My friend (and data scientist) Wei Lin calls this data modeling transition from relational (third normal form) to dimensional (star schema) to universal “The Good, The Bad and The Ugly” (I always had a preference for “Angel Eyes” in that movie, if you know which character that is).  But maybe that’s the wrong title? Maybe the name should be “The Complex, The Elegant and The Simple” that reflects the changing nature of data modeling.

As Xander Cage says, we need to think differently about how we approach data modeling in a big data world using Hadoop.  Old data modeling techniques that may have been optimal in a world of constrained storage and processing power, are no longer the optimal data modeling techniques in a big data world.
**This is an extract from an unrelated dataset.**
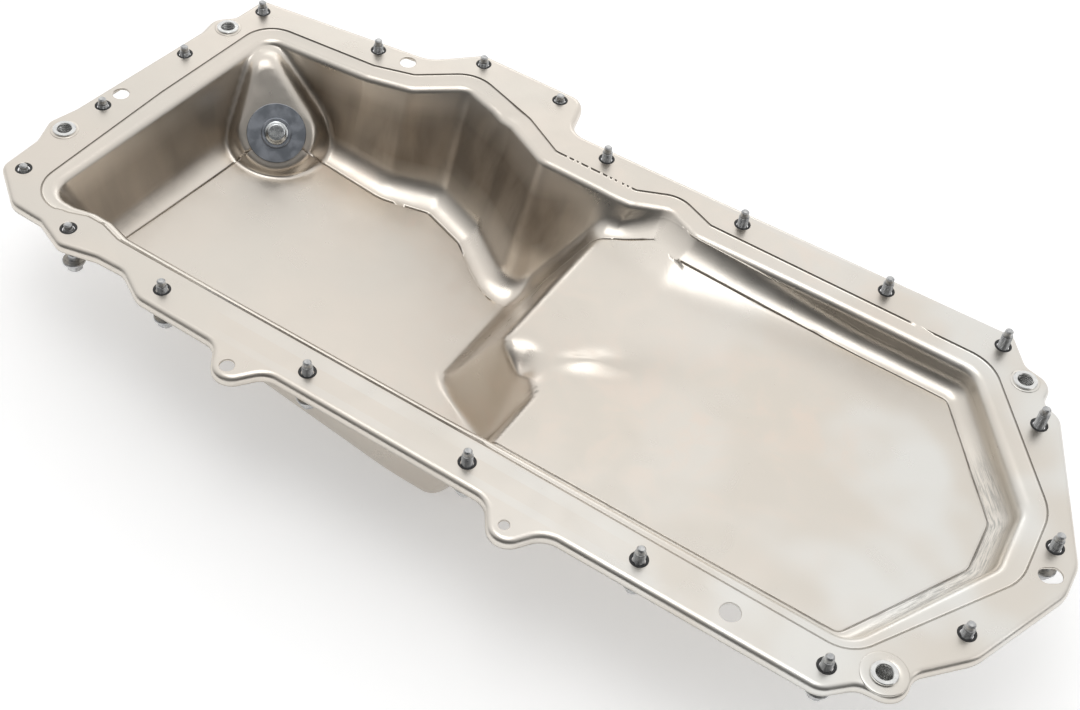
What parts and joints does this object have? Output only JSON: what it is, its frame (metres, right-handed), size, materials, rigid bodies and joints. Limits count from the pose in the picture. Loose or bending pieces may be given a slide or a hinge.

We need to embrace the “think differently” mentality as we continue to explore and learn from this brave new world.  It may be a painful transition, but we made the successful transition from third normal form to dimensional modeling…eventually.

What Does This Mean?

It means is that the way that we designed data models for OLTP applications (using third normal form) and for data warehousing (using dimensional modeling) needs to change to take advantage of the inherent architecture and processing advantages offered by Hadoop.  Data scientists will create flat data models that take advantage of the “big table” nature of Hadoop to handle massive volumes of raw, as-is data.